## [Task details]
Your task is to copy the lines between the line containing "clear_scene()" and the line containing "record = json.load(file)", counting both of those lines, and to emit nothing more.

## [Data]
:::::

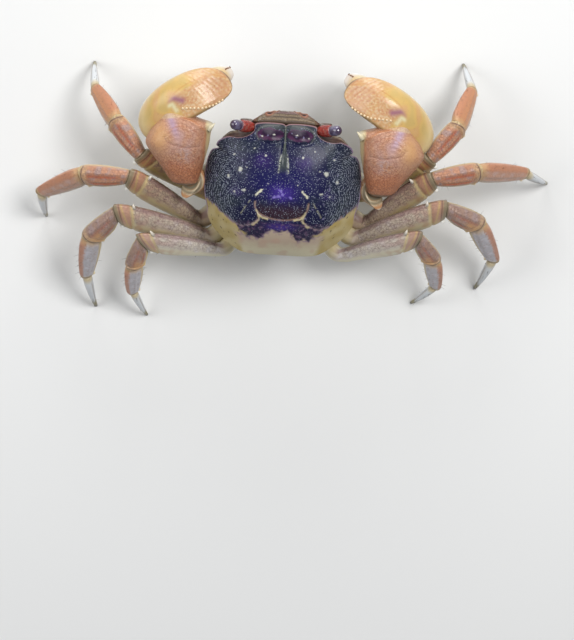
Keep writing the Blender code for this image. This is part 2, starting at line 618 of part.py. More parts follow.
def make_leg(number, side, hand):
    """A walking leg in four nodes; the merus carries the short ischium that roots it on the sternum."""
    hip = hip_point(number)
    joints = leg_joints(number, side)
    scale = LEG_SCALE[number]
    limbs = [(near - far).normalized() for far, near in zip(joints, joints[1:])]
    for i, segment in enumerate(SEGMENTS):
        start, end = joints[i], joints[i + 1]
        profile = SEGMENT_SIZES[segment]
        turn = SEGMENT_ROLL[segment]
        centres = [start.lerp(end, share) for share, deep, thick in profile]
        sizes = [(deep * scale, thick * scale) for share, deep, thick in profile]
        rolls = [turn] * len(profile)
        start_plane = (start, (limbs[i - 1] + limbs[i]).normalized()) if i else None
        end_plane = (end, (limbs[i] + limbs[i + 1]).normalized()) if i + 1 < len(limbs) else (end, -UP)
        if segment == "merus":
            inner = Vector((hip.x * 0.45, hip.y * 0.8, hip.z - 0.4))
            start_plane = (hip, (hip - inner).normalized())
            bow = start - limbs[0] * (start - hip).length * 0.45
            ischium = [hip.lerp(bow, share).lerp(bow.lerp(start, share), share)
                       for share, deep, thick in ISCHIUM_SIZES]
            centres = ischium + centres
            sizes = [(deep * scale, thick * scale) for share, deep, thick in ISCHIUM_SIZES] + sizes
            rolls = [turn * share * 0.8 for share, deep, thick in ISCHIUM_SIZES] + rolls
        if segment == "dactyl":
            depth, across = frame_at(limbs[i])
            centres = [centre + depth * DACTYL_BOW * scale * 4 * share * (1 - share)
                       for centre, (share, deep, thick) in zip(centres, profile)]
            end_plane = (end - UP * JOINT, -UP)
        bm = limb(centres, sizes, start_plane, end_plane, rolls)
        colour = {"merus": "leg_lilac", "dactyl": "dactyl_amber"}.get(segment, "leg_orange")
        item = place("leg_%d_%s_%s" % (number, side, segment), bm, colour, hand)
        if segment == "merus":
            share, height, radius = MERUS_SPINE
            depth, across = frame_at(limbs[i], turn)
            edge = start.lerp(end, share) + depth * ramp(share, [row[:2] for row in profile]) / 2 * scale
            root_point = edge - depth * 0.6 - limbs[i] * 0.5
            tip_point = edge + depth * (height - 0.6) + limbs[i] * 0.7
            merge(item, [make_spike(root_point, tip_point, radius, colour, hand)])


def claw_point(across, height, out):
    """A point of the left claw: across its face towards the midline, up it, and proud of it."""
    inward = Vector((-math.cos(PALM_BEARING), -math.sin(PALM_BEARING), 0.0))
    outward = Vector((math.sin(PALM_BEARING), -math.cos(PALM_BEARING), 0.0))
    bend = -PALM_BEND * (across - PALM_MIDDLE) ** 2
    return PALM_ORIGIN + inward * across + outward * (bend + out) + UP * height


def claw_rings(sections):
    """Sections of a palm or finger, each laid from its inner to its outer edge."""
    rings = []
    for inner, inner_height, outer, outer_height, arch, back, front in sections:
        ring = []
        for across, rise in oval(CLAW_RING_POINTS, 2.5):
            share = (across + 1) / 2
            place_across = outer + (inner - outer) * share
            height = outer_height + (inner_height - outer_height) * share + arch * (1 - across ** 2)
            ring.append(claw_point(place_across, height, (back + front + rise * (front - back)) / 2))
        rings.append(ring)
    return rings


def crest_height(across):
    """Height of the top of the palm at a place across it."""
    inner, inner_height, outer, outer_height, arch, back, front = PALM_SECTIONS[0]
    share = (across - outer) / (inner - outer)
    return outer_height + (inner_height - outer_height) * share + arch * (1 - (2 * share - 1) ** 2)


def make_crest(hand):
    """The comb on top of the palm: a row of beads along its inner margin and oblique flutes beside it."""
    parts = []
    count, first, last, radius = BEADS
    for step in range(count):
        across = first + (last - first) * step / (count - 1)
        out = ramp(across, BEAD_ROW)
        drop = 0.5 * max(0.0, PALM_SECTIONS[0][5] - out)
        spot = claw_point(across, crest_height(across) - drop, out)
        parts.append(make_bead(spot, radius, "palm_ochre", hand))
    count, first, last, width = FLUTES
    for step in range(count):
        across = first + (last - first) * step / (count - 1)
        ends = [claw_point(across + lean, crest_height(across) - 0.1, out)
                for lean, out in zip((FLUTE_TILT / 2, -FLUTE_TILT / 2), FLUTE_SPAN)]
        axis = ends[1] - ends[0]
        bm = bmesh.new()
        bmesh.ops.create_uvsphere(bm, u_segments=6, v_segments=4, radius=1.0)
        bmesh.ops.scale(bm, vec=(width, width * 1.2, axis.length / 2), verts=bm.verts)
        turn = axis.to_track_quat("Z", "Y").to_matrix().to_4x4()
        bmesh.ops.transform(bm, matrix=Matrix.Translation((ends[0] + ends[1]) / 2) @ turn, verts=bm.verts)
        parts.append(place("flute", bm, "palm_ochre", hand))
    return parts


def make_cheliped(side, hand):
    """A cheliped in four nodes: merus with ischium, carpus, palm with its fixed finger, and finger."""
    inner = Vector((CLAW_HIP.x * 0.45, CLAW_HIP.y * 0.8, CLAW_HIP.z - 0.4))
    root_direction = (CLAW_HIP - inner).normalized()
    carpus_direction = Vector((0.25, -0.93, 0.25)).normalized()
    merus_direction = (CLAW_ELBOW - CLAW_HIP).normalized()
    centres = [CLAW_HIP.lerp(CLAW_ELBOW, share) for share, deep, thick in CLAW_MERUS_SIZES]
    sizes = [(deep, thick) for share, deep, thick in CLAW_MERUS_SIZES]
    bend = (merus_direction + carpus_direction).normalized()
    bm = limb(centres, sizes, (CLAW_HIP, root_direction), (CLAW_ELBOW, bend), [20] * len(centres), 16)
    merus = place("cheliped_%s_merus" % side, bm, "leg_lilac", hand)

    rings = []
    for y, near, far, top, bottom in CARPUS_SECTIONS:
        ring = []
        for across, rise in oval(18, 2.5):
            middle = (top + bottom) / 2
            squeeze = 1.0 if rise > 0 else 1.0 - 0.3 * rise ** 2
            x = (near + far) / 2 + across * squeeze * (far - near) / 2
            ring.append(Vector((x, y, middle + rise * (top - bottom) / 2)))
        rings.append(ring)
    carpus = place("cheliped_%s_carpus" % side, loft(rings), "carpus_orange", hand)
    spine_root, spine_tip, spine_radius = CARPUS_SPINE
    merge(carpus, [make_spike(spine_root, spine_tip, spine_radius, "carpus_orange", hand)])
    palm = place("cheliped_%s_palm" % side, loft(claw_rings(PALM_SECTIONS)), "palm_ochre", hand)
    teeth = [make_bead(claw_point(across, height, 0.4), radius, "palm_ochre", hand)
             for across, height, radius in TEETH]
    merge(palm, make_crest(hand) + teeth)
    finger = place("cheliped_%s_finger" % side, loft(claw_rings(FINGER_SECTIONS)), "finger_ivory", hand)
    nodules = [make_bead(claw_point(across, height, 0.3), radius, "finger_ivory", hand)
               for across, height, radius in NODULES]
    merge(finger, nodules)
    for target, neighbour in ((carpus, palm), (carpus, merus), (finger, palm)):
        clear(target, neighbour)


def clear_crowded(side):
    """Cut the crowded bases of the limbs clear of what they pass."""
    names = crab.objects
    for target, neighbour in CROWDED:
        clear(names[target.format(side)], names[neighbour.format(side)], CROWDED_GAP)


def stand_on_origin():
    """Put the middle of the footprint on the origin by moving the root."""
    corners = [vert.co for item in crab.objects if item.type == "MESH" for vert in item.data.vertices]
    lows = [min(corner[axis] for corner in corners) for axis in range(3)]
    highs = [max(corner[axis] for corner in corners) for axis in range(3)]
    root.location = (-(lows[0] + highs[0]) / 2, -(lows[1] + highs[1]) / 2, -lows[2])


clear_scene()
crab = bpy.data.collections.new("sarmatium_germaini")
bpy.context.scene.collection.children.link(crab)
cutters = bpy.data.collections.new("cutters")
bpy.context.scene.collection.children.link(cutters)
root = bpy.data.objects.new("crab_root", None)
crab.objects.link(root)

make_carapace()
make_face()
make_sternum()
make_pleon()
for side_name, side_hand in (("left", 1), ("right", -1)):
    make_maxilliped("maxilliped_" + side_name, side_hand)
    make_eye(side_name, side_hand)
    make_antenna("antenna_" + side_name, side_hand)
    make_cheliped(side_name, side_hand)
    for leg_number in LEGS:
        make_leg(leg_number, side_name, side_hand)
    clear_crowded(side_name)
stand_on_origin()
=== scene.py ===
"""Looks of a life-size still model of a Sarmatium germaini crab, an adult male on its eight walking legs.

Sizes are millimetres in the animal's own frame: it faces -Y, its left side is +X, the floor is z = 0,
and x = y = 0 is the middle of the carapace. place() turns them into the model's metres.
"""

import json
import math

import bmesh
import bpy
import numpy as np
from mathutils import Matrix, Vector, noise

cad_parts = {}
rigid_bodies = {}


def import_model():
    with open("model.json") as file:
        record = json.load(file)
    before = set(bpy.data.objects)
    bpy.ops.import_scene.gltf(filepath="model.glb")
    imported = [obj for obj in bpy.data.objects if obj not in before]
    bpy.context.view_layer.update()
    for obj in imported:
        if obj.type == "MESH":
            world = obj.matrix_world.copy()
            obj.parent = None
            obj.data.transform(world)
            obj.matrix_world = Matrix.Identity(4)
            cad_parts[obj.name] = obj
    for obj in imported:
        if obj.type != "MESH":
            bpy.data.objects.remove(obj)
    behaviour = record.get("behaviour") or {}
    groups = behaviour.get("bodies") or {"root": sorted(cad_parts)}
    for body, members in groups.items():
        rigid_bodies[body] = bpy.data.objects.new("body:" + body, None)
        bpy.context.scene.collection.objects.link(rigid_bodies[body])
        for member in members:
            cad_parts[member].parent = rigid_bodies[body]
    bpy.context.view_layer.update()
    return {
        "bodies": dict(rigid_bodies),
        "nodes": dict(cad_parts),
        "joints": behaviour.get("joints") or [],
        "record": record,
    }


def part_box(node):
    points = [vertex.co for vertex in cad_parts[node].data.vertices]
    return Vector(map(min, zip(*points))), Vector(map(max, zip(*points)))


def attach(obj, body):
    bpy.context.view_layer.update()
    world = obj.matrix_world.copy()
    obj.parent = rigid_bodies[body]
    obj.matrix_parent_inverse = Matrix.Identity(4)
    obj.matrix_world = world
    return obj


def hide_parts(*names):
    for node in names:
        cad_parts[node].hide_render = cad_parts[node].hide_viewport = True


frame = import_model()

# Carapace
# The hard back of the animal with its side walls in one, a blue-violet chitin shell of fine pale
# granules. It is one closed shell: a ball of quads whose rings are laid on the margin and the lower rim.
MARGIN = (
    (0.0, -15.0, 31.0), (0.9, -15.4, 31.0), (3.6, -15.5, 31.1), (5.6, -15.4, 31.2), (7.0, -15.0, 31.2),
    (7.2, -13.5, 31.6), (8.6, -12.3, 31.9), (10.8, -11.7, 31.8), (13.1, -11.8, 31.0),
    (15.1, -10.7, 29.6), (15.7, -9.45, 28.6), (15.1, -8.8, 28.3), (16.5, -8.35, 27.6), (17.2, -7.3, 27.0),
    (17.7, -5.6, 26.4), (18.0, -3.5, 25.9), (18.15, -1.0, 25.5), (18.1, 1.0, 25.2), (17.75, 3.2, 25.0),
    (17.2, 5.4, 24.8), (16.9, 7.5, 24.6), (15.8, 9.7, 24.5), (13.8, 11.9, 24.8), (10.8, 14.2, 25.4),
    (8.5, 15.3, 25.8), (5.6, 15.6, 26.2), (2.8, 15.6, 26.4), (0.0, 15.6, 26.5),
)
DOME_TOP = 34.6
DOME_FALL = 3.1
SHELL_FLOOR = 15.5
FRONT_RIM = -9.5
RIM_NARROWING = ((-15.0, 1.0), (-9.0, 0.92), (-5.5, 0.63), (4.0, 0.56), (12.0, 0.66), (15.6, 0.75))
RIM_SHORTENING = ((-15.0, 0.62), (-9.5, 0.82), (0.0, 1.0), (9.0, 0.92), (15.6, 0.79))
SIDE_CURVE = ((-9.5, 1.0), (-7.0, 0.62), (8.0, 0.62), (15.6, 1.0))
ORBIT_SHELF = ((7.0, 0.0), (7.4, 0.9), (8.6, 1.7), (10.8, 2.2), (13.1, 1.6), (15.1, 0.5), (15.8, 0.0))
SHELL_COLUMNS = 440
DOME_ROWS = 130
WALL_ROWS = 60
FLOOR_ROWS = 18

carapace_low, carapace_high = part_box("carapace")
SHIFT = np.array(((carapace_low.x + carapace_high.x) / 2, carapace_high.y - 0.0156, 0.0))


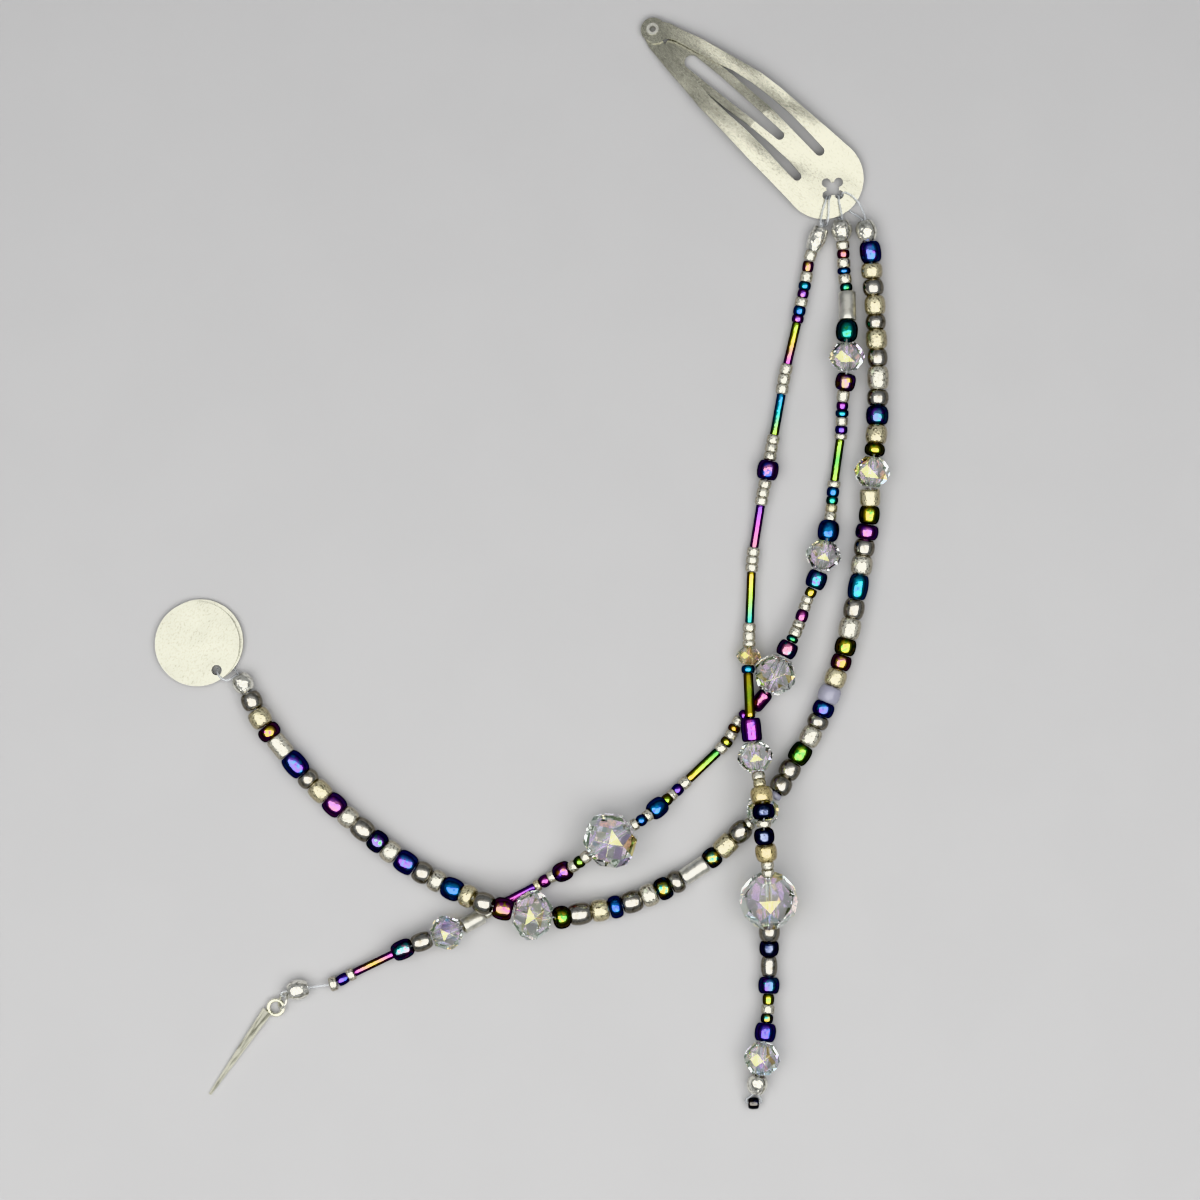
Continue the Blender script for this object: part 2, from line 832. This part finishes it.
class BeadMesh:
    """A growing mesh of beads that all take one finish."""

    def __init__(self, name: str, layers: tuple[str, ...]) -> None:
        """Starts an empty mesh.

        Args:
            name: the piece's name.
            layers: names of the colour attributes that its beads carry.
        """
        self.name = name
        self.bm = bmesh.new()
        self.layers = [self.bm.verts.layers.float_color.new(label) for label in layers]

    def spun(
        self, profile: list[tuple[float, float]], place: BeadPlace, steps: int
    ) -> list[bmesh.types.BMVert]:
        """Turns a section into a ring and sets it in its place.

        Args:
            profile: the section, as radius and height of each point.
            place: where the bead goes.
            steps: divisions round the bead.

        Returns:
            The new vertices.
        """
        before = len(self.bm.verts)
        corners = [self.bm.verts.new((r, 0.0, z)) for r, z in profile]
        edges = [self.bm.edges.new((a, b)) for a, b in zip(corners, corners[1:] + corners[:1])]
        bmesh.ops.spin(
            self.bm, geom=corners + edges, cent=(0, 0, 0), axis=(0, 0, 1), dvec=(0, 0, 0),
            angle=2 * math.pi, steps=steps, use_merge=True, use_duplicate=False,
        )
        self.bm.verts.ensure_lookup_table()
        new = self.bm.verts[before:]
        bmesh.ops.transform(self.bm, matrix=place.matrix(), verts=new)
        return new

    def paint(self, verts: list[bmesh.types.BMVert], *colours: Colour) -> None:
        """Gives vertices one colour in each layer.

        Args:
            verts: the vertices.
            colours: a colour for each layer.
        """
        for layer, colour in zip(self.layers, colours):
            for v in verts:
                v[layer] = (*colour, 1.0)

    def blend(
        self, verts: list[bmesh.types.BMVert], place: BeadPlace, film: list[Colour], accent: list[Colour],
        share: Callable[[Vector], float],
    ) -> None:
        """Runs both layers through a row of colours over a bead.

        Args:
            verts: the bead's vertices.
            place: the bead's place.
            film: the first layer's colours.
            accent: the second layer's colours.
            share: how far along the row a point is, from 0 to 1, given in half sizes of the bead.
        """
        back = place.matrix().inverted()
        for v in verts:
            p = back @ v.co
            t = share(Vector((2 * p.x / place.width, 2 * p.y / place.width, 2 * p.z / place.length)))
            t = max(0.0, min(1.0, t))
            for layer, row in zip(self.layers, (film, accent)):
                step = min(int(t * (len(row) - 1)), len(row) - 2)
                part = t * (len(row) - 1) - step
                v[layer] = (*(a + (b - a) * part for a, b in zip(row[step], row[step + 1])), 1.0)

    def piece(
        self, material: bpy.types.Material, slot: str, replaced: tuple[str, ...] = ()
    ) -> bpy.types.Object | None:
        """Finishes the mesh as a piece of the object.

        Args:
            material: the finish.
            slot: the record's material slot.
            replaced: nodes that the piece stands for.

        Returns:
            The piece, or None where the mesh is empty.
        """
        if not self.bm.verts:
            self.bm.free()
            return None
        bmesh.ops.recalc_face_normals(self.bm, faces=self.bm.faces)
        return finish_piece(self.bm, self.name, material, replaced)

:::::

## [Expected answer]
clear_scene()
crab = bpy.data.collections.new("sarmatium_germaini")
bpy.context.scene.collection.children.link(crab)
cutters = bpy.data.collections.new("cutters")
bpy.context.scene.collection.children.link(cutters)
root = bpy.data.objects.new("crab_root", None)
crab.objects.link(root)

make_carapace()
make_face()
make_sternum()
make_pleon()
for side_name, side_hand in (("left", 1), ("right", -1)):
    make_maxilliped("maxilliped_" + side_name, side_hand)
    make_eye(side_name, side_hand)
    make_antenna("antenna_" + side_name, side_hand)
    make_cheliped(side_name, side_hand)
    for leg_number in LEGS:
        make_leg(leg_number, side_name, side_hand)
    clear_crowded(side_name)
stand_on_origin()
=== scene.py ===
"""Looks of a life-size still model of a Sarmatium germaini crab, an adult male on its eight walking legs.

Sizes are millimetres in the animal's own frame: it faces -Y, its left side is +X, the floor is z = 0,
and x = y = 0 is the middle of the carapace. place() turns them into the model's metres.
"""

import json
import math

import bmesh
import bpy
import numpy as np
from mathutils import Matrix, Vector, noise

cad_parts = {}
rigid_bodies = {}


def import_model():
    with open("model.json") as file:
        record = json.load(file)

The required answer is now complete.